If I may engage you a smattering of philosophy, there are two basic ways of thinking of the world around you. The first way works as follows. You are conceived and born, and as an infant, you are flooded with new sensations. You touch, hear, taste, see, and smell things for the first time, and in doing so you discover the world around you–and you also discover yourself. We have all seen babies studying their own hands as if they were foreign objects. Aristotle taught that all knowledge comes to us first through sense experience. Even the very knowledge of our personal existence comes to us through the senses. One can say, in fact, that if we were born without senses–no touch, no sight, no smell, no hearing, no taste–we would never learn that we existed!
So we first sense the world, then we think about it and try to understand it. We learn about reality by abstracting from our experience of reality. That reality includes other people who can teach us what they have learned from their experiences. We exchange thoughts using symbols (like words, or pictures) with others. We learn to navigate an ordered universe. Let’s call this way of looking at the world Realism.
The second way of looking at the world is essentially the opposite. The second way does not trust the information that comes to the mind from the senses. I think I see a table over there, but how do I know for certain that my eyes do not deceive me? All I can say for sure is that I think I see a table. The only thing I can be sure of are my thoughts. Oh, and because I am sure I have thoughts I know I must exist–cogito ergo sum! But that is all I know for certain. Everything that appears to be an ordered universe is in fact my mind’s projection. Because ideas are the only things which exist for certain according to this point of view, we can call it Idealism (not to be confused with the laudable goal of having ideals to which to aspire!).
These two ways of looking at the world, Realism and Idealism, naturally produce two very different kinds of architecture. Realism leads to an architecture which has something to say about reality, and which orients Man in that reality. It is an architecture of symbols with specific meanings understood by others. Through those symbols, Man lives his place in an ordered universe. Because those symbols represent objective realities, we can call this kind of architecture representational architecture.
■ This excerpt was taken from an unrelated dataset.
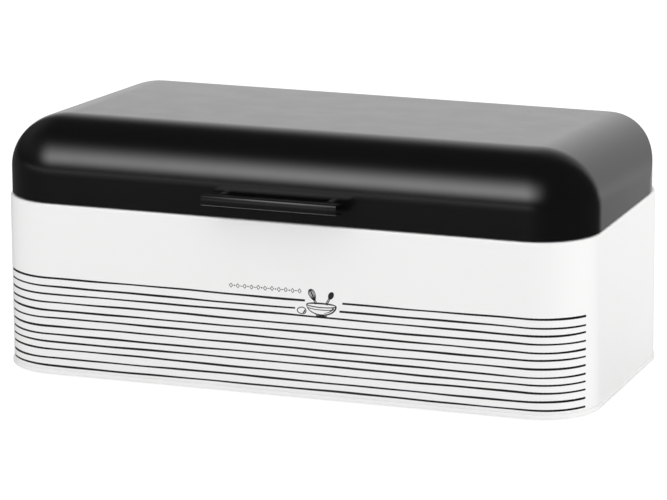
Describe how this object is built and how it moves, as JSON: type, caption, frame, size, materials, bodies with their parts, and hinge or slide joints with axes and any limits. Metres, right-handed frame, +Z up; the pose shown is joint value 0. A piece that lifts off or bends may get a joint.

It is traditional architecture.
The second way leads to an architecture which must necessarily avoid any suggestion of order or legible symbol. Since every man’s thoughts are ostensibly his only reality, symbols would be an offense, an imposition. So buildings can do no more than provide an emotional stimulus and they cannot pretend to orient one way or another. Man has no predetermined place in the universe–each man determines his own place.
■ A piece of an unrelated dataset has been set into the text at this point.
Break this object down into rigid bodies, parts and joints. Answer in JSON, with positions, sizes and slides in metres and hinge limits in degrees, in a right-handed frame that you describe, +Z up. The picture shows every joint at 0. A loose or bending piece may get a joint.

This second way of looking at the world makes very little logical sense, of course, for why should I assume someone out there actually exists whom I might offend? If all I can be sure of are my thoughts, then it makes no sense whatsoever even to speak to others or to build.
The Idealist immediately encounters a problem, however, as he is faced with the undeniably objective prospects of his own hunger, sickness, and death. He must make a compromise with his principles as he must engage with others in practical projects which have a bearing on his material existence. He promises that all other questions, those bearing on ultimate meaning and morality, will remain locked up in his private mind. Thus the “philosophy” called Pragmatism is born.
The architect who builds for the pragmatist has a little more of a palette to work with now–the forms of the industrial revolution, the forms of Progress. Pragmatist architecture is all about exposing beams, bolts, and ductwork–the things which make us comfortable, keep us safe, and increase our life span.
Pragmatist architecture (to use the term loosely) nevertheless remains the child of the mistaken idea that we cannot know the world and learn our place in it. We can know something of the world. We have no choice but to trust our sense perception. People who have not taken leave of their common sense understand this, and instinctively sense the problem with the architecture.
If Samuel Johnson were alive today, I believe he would refute the modernists the same way he refuted the Idealist George Berkeley. From James Boswell’s Life of Johnson:
After we came out of the church, we stood talking for some time together of Bishop Berkeley’s ingenious sophistry to prove the non-existence of matter, and that every thing in the universe is merely ideal. I observed, that though we are satisfied his doctrine is not true, it is impossible to refute it. I never shall forget the alacrity with which Johnson answered, striking his foot with mighty force against a large stone, till he rebounded from it, ‘I refute it thus.’
Thank you for this well-written entry, which I think is informative and insightful.
Question of representation in architecture must be treated in different way than in literature, painting or sculpture. Though I understand the difference between “Plato’s and Aristoteles’ architecture”, I would say that the representation in architecture touches more general aspects of reality (beuty-loving, beauty-contempt/rejection, non-sense/absurd world, world full of order and human passion). It is not that (post)modernist unhuman (dis)order must be representatnion of idealistic nihilism. (Though it can be indeed.) It can as well be effect of MISUNDERSTOOD reality. Especially by omitting of some parts of human nature (anti kallotropism).